Purple Hibiscus
Chimamanda Ngozi Adichie (2003)
“A teenager learns that the most devout man she knows is also the most dangerous — and that freedom smells like purple hibiscus.”
For Students
Because Purple Hibiscus does something almost no other novel does: it makes the reader feel how silence works — not as absence but as presence, as weight, as a thing that can be changed. Every sentence Kambili narrates is an act of will. And the novel teaches you to read restraint — to find the emotion that is not on the surface but is always there underneath, changing shape as it moves through the text. That skill transfers to every other work of literary fiction you will ever read.
For Teachers
Technically excellent for teaching point of view, unreliable narration, and the relationship between style and theme. Kambili's developing voice is one of the clearest examples in contemporary fiction of how prose register can carry thematic weight.
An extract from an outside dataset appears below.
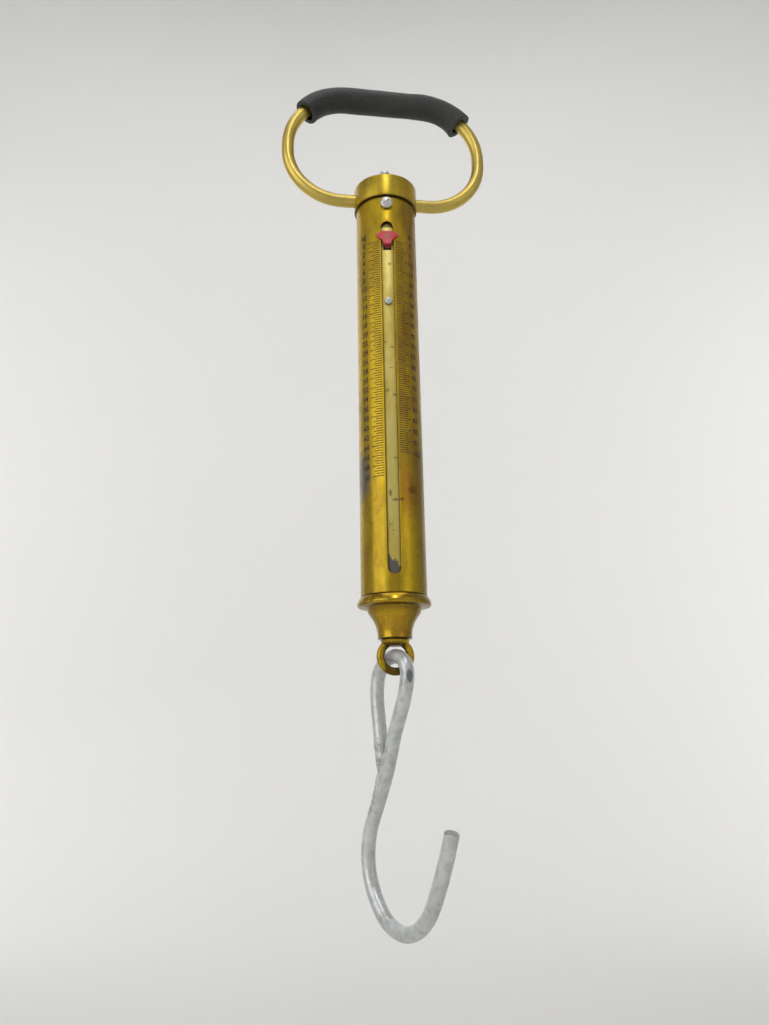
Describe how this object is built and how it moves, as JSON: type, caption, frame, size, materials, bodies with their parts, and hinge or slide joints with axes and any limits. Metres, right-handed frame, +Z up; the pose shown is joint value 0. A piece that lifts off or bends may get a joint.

The novel is also generous to comparative work: alongside Achebe for postcolonial framing, alongside Morrison or Kincaid for first-person trauma narration, alongside 1984 or The Handmaid's Tale for the literature of controlled speech.
Why It Still Matters
The experience of growing up inside a household where love and violence are the same thing — where the person who holds your world together is also the person you are most afraid of — is not specific to Nigeria or to the 1990s. It is one of the most common human experiences on earth and one of the least represented in literary fiction with this degree of honesty and care.